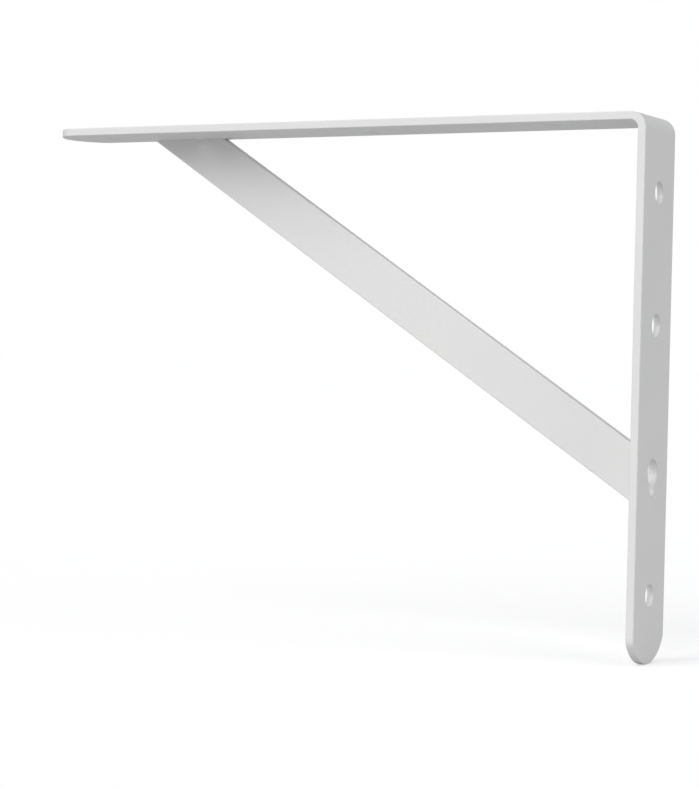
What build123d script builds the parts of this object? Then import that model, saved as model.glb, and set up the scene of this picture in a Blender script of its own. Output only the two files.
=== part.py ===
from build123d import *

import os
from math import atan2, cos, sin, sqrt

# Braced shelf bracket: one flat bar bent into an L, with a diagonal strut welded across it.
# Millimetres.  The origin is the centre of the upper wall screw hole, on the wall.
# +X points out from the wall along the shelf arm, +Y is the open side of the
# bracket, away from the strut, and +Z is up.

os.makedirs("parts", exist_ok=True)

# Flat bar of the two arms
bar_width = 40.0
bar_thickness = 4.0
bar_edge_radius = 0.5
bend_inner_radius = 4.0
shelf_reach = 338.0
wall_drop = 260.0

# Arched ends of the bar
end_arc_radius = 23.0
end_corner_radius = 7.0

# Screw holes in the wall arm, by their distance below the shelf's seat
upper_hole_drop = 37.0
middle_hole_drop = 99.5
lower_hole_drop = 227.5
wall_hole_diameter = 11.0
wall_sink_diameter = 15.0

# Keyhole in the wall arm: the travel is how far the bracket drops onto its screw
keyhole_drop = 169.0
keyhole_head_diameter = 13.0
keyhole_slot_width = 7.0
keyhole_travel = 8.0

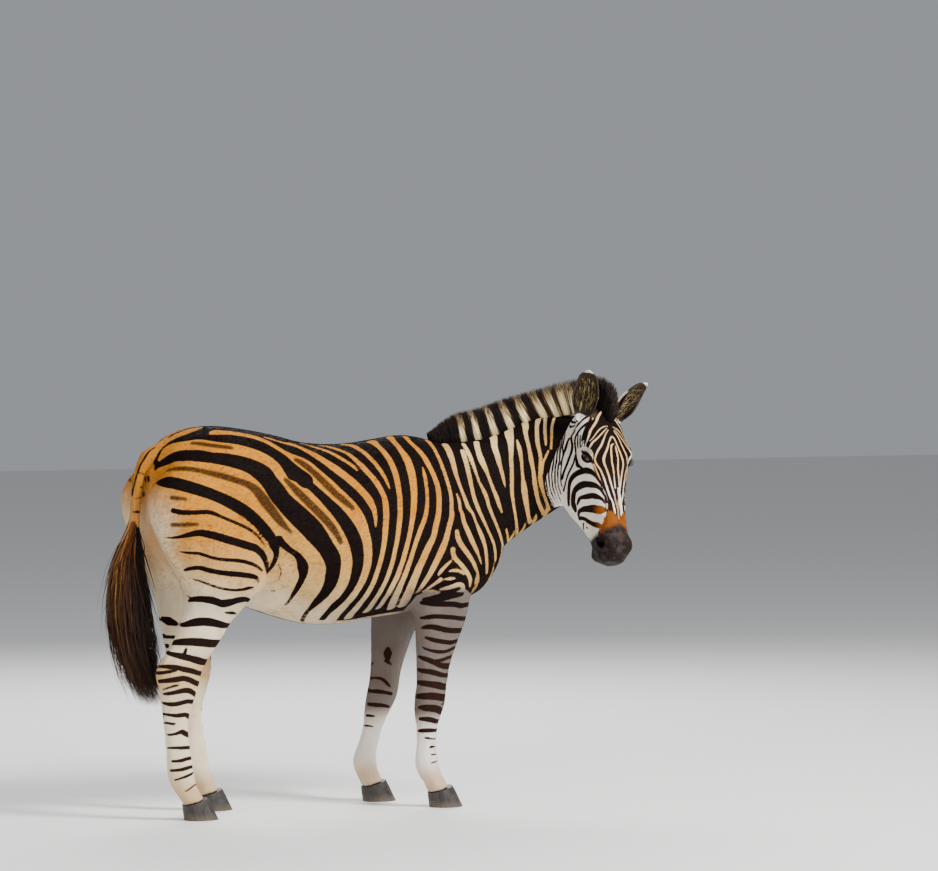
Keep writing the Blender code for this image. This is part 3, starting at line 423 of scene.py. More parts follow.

## STATED EXERCISE
Above are the records. Identify each line that contains the word "parts".

## SOLVED EXERCISE
What build123d script builds the parts of this object? Then import that model, saved as model.glb, and set up the scene of this picture in a Blender script of its own. Output only the two files.
os.makedirs("parts", exist_ok=True)
Keep writing the Blender code for this image. This is part 3, starting at line 423 of scene.py. More parts follow.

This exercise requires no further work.